Le deuxième niveau de réponse a trait aux nuisances (notamment sonores) pendant le chantier.
D’abord, la Ville imposera aux entreprises des exigences pour que les travaux aient lieu dans des horaires « normaux », en gros de 8h à 17h. Et, bien entendu, on ne travaille pas le week-end.
Une autre procédure est mise en place par la Ville : le contrôle du niveau de bruit du chantier. On mettra en place chez tous les voisins des capteurs de bruit reliés à un ordinateur qui traite l’information. Un seuil maximum admis sera défini et en cas de dépassement, la procédure d’alerte sera déclenchée auprès de l’architecte, de l’acousticien, de l’entreprise, du maître d’ouvrage. Ils se déplaceront alors pour voir d’où vient le problème et donneront des instructions pour arrêter la source du bruit.
Mais qu’est-ce qu’un niveau de bruit « normal » pour un chantier ?
Il y aura une concertation avec les voisins. Nous allons définir un niveau de bruit « classique » pour un chantier. Si ce niveau est dépassé, c’est qu’il y a un problème. Par exemple, l’entreprise n’a pas utilisé les bons outils : on prescrit des systèmes de sciage du béton moins bruyants que les marteaux piqueurs ; ou des systèmes de croqueuses de béton également moins bruyants. L’entreprise doit s’y conformer. Il peut s’agir d’un autre type de problème. Mais les gens ne sont pas abandonnés face à l’entreprise. Il y a un intermédiaire et l’architecte est tenu informé.

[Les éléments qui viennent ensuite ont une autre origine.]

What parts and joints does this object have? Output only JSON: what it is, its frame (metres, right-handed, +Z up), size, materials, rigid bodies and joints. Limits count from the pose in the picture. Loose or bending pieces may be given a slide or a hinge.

Concernant les voisins du Louxor, ils sont directement intéressés par le résultat. Ils nous ont expliqué combien ils ont souffert du bruit à l’époque des boîtes de nuit. Ils comprennent la nécessité des travaux d’ insonorisation. C’est évidemment leur intérêt.
On ne peut nier qu’un chantier génère certaines nuisances. Cependant ce sera surtout pendant le gros œuvre ; ensuite, les travaux seront beaucoup moins bruyants. De plus, une fois la «boîte dans la boîte» installée, les bruits du chantier seront coupés, comme les bruits ultérieurs d’exploitation du cinéma.